(3D code data)
-=-=-
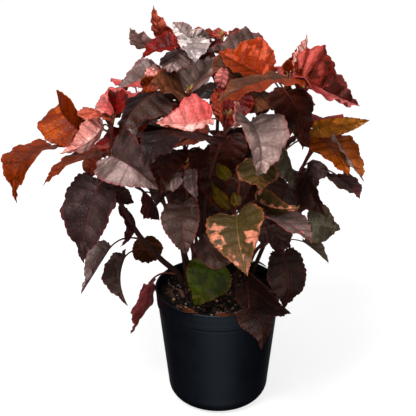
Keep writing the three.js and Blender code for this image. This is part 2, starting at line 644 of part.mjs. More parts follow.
// The soil inside the pot, a hair clear of its wall, with bark chips lying in its top
function soil(stems) {
  const corners = [];
  const triangles = [];
  const wall = wallFace(POT_WALL, FLOOR_THICKNESS).reverse();
  const [[rimRadius, rimHeight], [bandRadius, bandHeight], ...below] = wall;
  const wallRadius = THREE.MathUtils.mapLinear(SOIL_TOP, bandHeight, rimHeight, bandRadius, rimRadius);
  corners.push(new THREE.Vector3(0, 0, soilHeight(0, 0)));
  const ring = (radius, height) => {
    const first = corners.length;
    for (let k = 0; k < SOIL_SEGMENTS; k += 1) {
      const turn = (2 * Math.PI * k) / SOIL_SEGMENTS;
      const x = radius * Math.cos(turn);
      const y = radius * Math.sin(turn);
      corners.push(new THREE.Vector3(x, y, height ?? soilHeight(x, y)));
    }
    return first;
  };
  const rings = [
    ...SOIL_RINGS.map((radius) => ring(radius)),
    ring(wallRadius - 2 * FIT_GAP, SOIL_TOP - 1),
    ring(bandRadius - 2 * FIT_GAP, bandHeight),
    ...below.map(([radius, height]) => ring(radius - 2 * FIT_GAP, height + FIT_GAP)),
  ];
  const next = (k) => (k + 1) % SOIL_SEGMENTS;
  for (let k = 0; k < SOIL_SEGMENTS; k += 1) {
    triangles.push([0, rings[0] + k, rings[0] + next(k)]);
    for (let j = 0; j < rings.length - 1; j += 1) {
      const a = rings[j] + k;
      const b = rings[j] + next(k);
      const c = rings[j + 1] + next(k);
      const d = rings[j + 1] + k;
      triangles.push([a, d, c], [a, c, b]);
    }
  }
  const bottom = rings[rings.length - 1];
  for (let k = 1; k < SOIL_SEGMENTS - 1; k += 1) {
    triangles.push([bottom, bottom + k + 1, bottom + k]);
  }
  let body = solid(corners, triangles);
  for (let k = 0; k < CHIP_COUNT; k += 1) {
    body = body.add(barkChip(k));
  }
  Object.values(stems).forEach((stem) => {
    body = body.subtract(stemHole(stem));
  });
  return outerBody(body);
}

// A bark chip, half sunk in the soil; the golden angle spreads the chips evenly
function barkChip(k) {
  const radius = 84 * Math.sqrt((k + 0.6) / CHIP_COUNT);
  const turn = k * 2.4;
  const chip = new THREE.BoxGeometry(9 + (k % 3) * 3, 5 + (k % 2) * 2, 4);
  chip.rotateX(0.25 * Math.sin(k * 1.7));
  chip.rotateY(0.3 * Math.cos(k * 2.3));
  chip.rotateZ(k * 1.3);
  const x = radius * Math.cos(turn);
  const y = radius * Math.sin(turn);
  chip.translate(x, y, soilHeight(x, y));
  return solidFromGeometry(chip);
}

// The plain hole that a stem stands in: the stem's own foot, with a hair of room all round
function stemHole(stem) {
  const { line, radii } = stemForm(stem);
  const foot = line.slice(0, 3).map((point) => point.clone());
  foot[0].z -= FIT_GAP;
  return twig(foot, radii.slice(0, 3).map((radius) => radius + 2 * FIT_GAP), STEM_SIDES);
}

function mesh(name, body, colour, roughness) {
  const { vertProperties, triVerts } = body.getMesh();
  const geometry = new THREE.BufferGeometry();
  geometry.setAttribute('position', new THREE.BufferAttribute(new Float32Array(vertProperties), 3));
  geometry.setIndex([...triVerts]);
  const material = new THREE.MeshStandardMaterial({ color: colour, roughness, metalness: 0 });
  const part = new THREE.Mesh(geometry, material);
  part.name = name;
  return part;
}

const copperleaf = new THREE.Group();
copperleaf.add(mesh('pot', pot(), '#15171b', 0.45));
copperleaf.add(mesh('soil', soil(STEMS), '#2a1d15', 0.95));
Object.entries(STEMS).forEach(([name, stem]) => {
  copperleaf.add(mesh(`stem_${name}`, leafyStem(stem), stem.colour, 0.5));
});

export default copperleaf;
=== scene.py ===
import math

import bmesh
import bpy
import numpy as np
from mathutils import Matrix, Vector


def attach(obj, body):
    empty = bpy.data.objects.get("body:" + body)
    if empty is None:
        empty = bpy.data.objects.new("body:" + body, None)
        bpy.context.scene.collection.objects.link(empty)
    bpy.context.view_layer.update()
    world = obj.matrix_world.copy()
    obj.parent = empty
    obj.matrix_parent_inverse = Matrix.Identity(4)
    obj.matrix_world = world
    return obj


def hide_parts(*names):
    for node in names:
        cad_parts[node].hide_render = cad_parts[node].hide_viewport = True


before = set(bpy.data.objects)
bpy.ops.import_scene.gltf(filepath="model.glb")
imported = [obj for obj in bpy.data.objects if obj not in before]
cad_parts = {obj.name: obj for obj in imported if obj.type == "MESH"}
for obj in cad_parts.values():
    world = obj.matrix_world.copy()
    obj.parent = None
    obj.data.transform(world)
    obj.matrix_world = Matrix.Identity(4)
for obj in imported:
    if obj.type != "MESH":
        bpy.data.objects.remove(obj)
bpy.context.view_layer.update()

# Potted copperleaf: the looks. Lengths are millimetres, apart from the materials' noise scales and bump
# depths, which go by the metre. Colours are 0 to 255 as seen in the tables, and linear in the materials.
MM = 0.001

# Pot
RIM_RADIUS, POT_HEIGHT, POT_WALL = 100, 195, 2.2
BAND_HEIGHT, BAND_RADIUS, NECK_RADIUS = 27, 97.5, 95.5
BAND_FOOT = POT_HEIGHT - BAND_HEIGHT
NECK_HEIGHT = BAND_FOOT - 4
HEEL_RADIUS, HEEL_HEIGHT, FOOT_RADIUS, FLOOR_THICKNESS = 81, 26, 60, 3.7
DRAIN_RADIUS, DRAIN_RING, DRAIN_COUNT, DRAIN_SIDES = 6, 44, 4, 32
RIDGE_DROPS, RIDGE_HEIGHT, RIDGE_REACH = (11, 22, 31), 0.14, 0.7
LIP, POT_SIDES, HEEL_STEPS, WALL_STEPS, BAND_STEPS = 1.6, 144, 14, 30, 60

# Soil
SOIL_TOP, SOIL_SWELL, FIT_GAP = 176, 2.2, 0.3
SOIL_SIDES, SOIL_RINGS = 120, 44
# The crumbs of the soil's top: height, width and seed of each size
CRUMBLES = ((3.2, 7, 3), (2, 3.1, 5), (1, 1.4, 8))
# Where the pebbles and the nearest perlite grains lie
PEBBLES = ((-70, -16), (-50, -44), (-2, -19), (22, -44), (56, 30), (-20, 62))
SPECKS = ((-82, 52), (-73, 31), (-62, 52), (-76, 59))
# Grains on the soil: how many, their seed, the radii and the flatness of a rounded grain, colours, roughness,
# relief, the share of a grain that is sunk, and the first ones' places where these are set
GRAINS = {
    "bark_chips": (150, 11, None, ((92, 56, 40), (70, 42, 30), (128, 84, 66), (48, 32, 24)), 0.8, 0.8, 0.35),
    "peat_crumbs": (420, 12, (0.8, 2.2, 0.8), ((40, 26, 20), (28, 18, 14), (56, 38, 28)), 0.9, 0.9, 0.3),
    "perlite_grains": (46, 13, (1, 2.1, 0.85), ((184, 168, 158), (150, 132, 124)), 0.8, 0.5, 0.3, *SPECKS),
    "feed_prills": (34, 14, (1.4, 1.9, 0.97), ((176, 134, 84), (160, 112, 64)), 0.4, 0.1, 0.25),
    "pebbles": (6, 15, (2.8, 3.4, 0.8), ((186, 140, 92), (170, 124, 80)), 0.5, 0.3, 0.2, *PEBBLES),
}
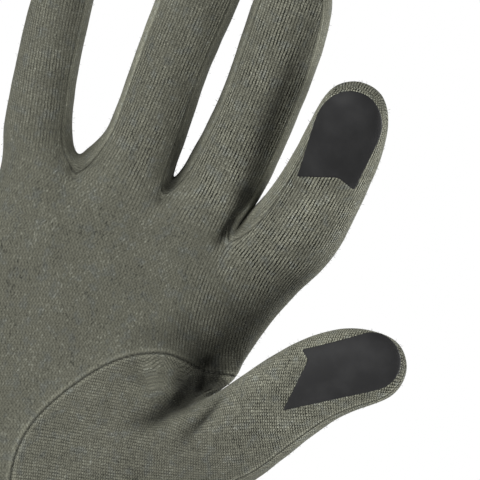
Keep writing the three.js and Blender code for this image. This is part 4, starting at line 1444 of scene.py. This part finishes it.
def stitch_tree(material):
    """Short thread bars one behind the other along a line, each sunk in the cloth at both ends."""
    g = new_tree("stitches", STITCH_INPUTS)
    given = g.node("NodeGroupInput").outputs
    line = g.named("GeometryNodeMeshToCurve", {"Mesh": given["Geometry"]})
    steps = {"Curve": line.outputs[0], "Length": given["Pitch"]}
    spaced = g.named("GeometryNodeResampleCurve", steps, mode="LENGTH")

    # A bar starts and ends under the cloth and bends up over it.
    half = g.product(given["Length"], 0.5)
    low = g.product(given["Radius"], -1.5)
    top = g.vector(0.0, 0.0, g.product(given["Radius"], 2.0))
    start, end = g.vector(g.product(half, -1.0), 0.0, low), g.vector(half, 0.0, low)
    bar = g.bent_rod(start, top, end, given["Radius"], THREAD_SIDES)

    outward = g.given_attribute("outward", "FLOAT_VECTOR")
    sunk = {"Vector": outward, "Scale": g.product(given["Sink"], -1.0)}
    offset = g.named("ShaderNodeVectorMath", sunk, operation="SCALE")
    moved = g.named("GeometryNodeSetPosition", {"Geometry": spaced.outputs[0], "Offset": offset.outputs[0]})
    tangent = g.node("GeometryNodeInputTangent").outputs[0]
    axes = {"Primary Axis": tangent, "Secondary Axis": outward}
    aim = g.named("FunctionNodeAxesToRotation", axes, primary_axis="X", secondary_axis="Z")
    g.finish_geometry(moved.outputs[0], {"Instance": bar, "Rotation": aim.outputs[0]}, material)
    return g.tree


def fibre_ground():
    """The glove's outside, with the attribute bare, which is 0 on and near the pads and 1 elsewhere."""
    form = glove_form()
    ground = mesh_object("fibre ground", form.points, form.quads.tolist())
    is_bare = distance_to_pads(form.points) > BARE_BESIDE_PAD
    add_attribute(ground.data, "bare", is_bare.astype(float))
    return ground


def seam_line(pairs):
    """The line between each pair of cut pieces, as edges with the outward direction at their points."""
    form = glove_form()
    used, edges = seam_edges(form, pairs)
    return line_object(form.points[used], form.normals[used], edges)


def hem_line():
    """A ring round the cuff at the height of the hem, where the hem stitches run."""
    points, normals = [], []
    for angle in np.linspace(0, math.tau, HEM_POINTS + 1)[:-1]:
        outward = Vector((math.cos(angle), math.sin(angle), 0))
        start = outward * CLEAR_OF_CUFF + Vector((0, 0, HEM_HEIGHT))
        hit, normal, _, _ = cloth_tree().ray_cast(start, -outward)
        points.append(hit)
        normals.append(normal)
    edges = [(i, (i + 1) % HEM_POINTS) for i in range(HEM_POINTS)]
    return line_object(np.array(points), np.array(normals), edges)


def line_object(points_mm, outward, edges):
    mesh = bpy.data.meshes.new("seam line")
    mesh.from_pydata((points_mm * MM).tolist(), edges, [])
    attribute = mesh.attributes.new("outward", "FLOAT_VECTOR", "POINT")
    attribute.data.foreach_set("vector", np.asarray(outward, dtype=np.float32).ravel())
    return linked("seam line", mesh)


# Materials


def new_material(name):
    material = bpy.data.materials.new(name)
    material.use_nodes = True
    material.node_tree.nodes.clear()
    return material, Graph(material.node_tree)


def finish_material(g, looks):
    """Ends a material in one shader with the given inputs."""
    shader = g.named("ShaderNodeBsdfPrincipled", looks).outputs[0]
    g.named("ShaderNodeOutputMaterial", {"Surface": shader})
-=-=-
- [SHORT PROBLEM]
As listed above, the lines from the line with "const copperleaf = new THREE.Group();" to the line with "obj.parent = empty" are to be echoed exactly, with both ends included and nothing added.

- [TASK OUTPUT]
const copperleaf = new THREE.Group();
copperleaf.add(mesh('pot', pot(), '#15171b', 0.45));
copperleaf.add(mesh('soil', soil(STEMS), '#2a1d15', 0.95));
Object.entries(STEMS).forEach(([name, stem]) => {
  copperleaf.add(mesh(`stem_${name}`, leafyStem(stem), stem.colour, 0.5));
});

export default copperleaf;
=== scene.py ===
import math

import bmesh
import bpy
import numpy as np
from mathutils import Matrix, Vector


def attach(obj, body):
    empty = bpy.data.objects.get("body:" + body)
    if empty is None:
        empty = bpy.data.objects.new("body:" + body, None)
        bpy.context.scene.collection.objects.link(empty)
    bpy.context.view_layer.update()
    world = obj.matrix_world.copy()
    obj.parent = empty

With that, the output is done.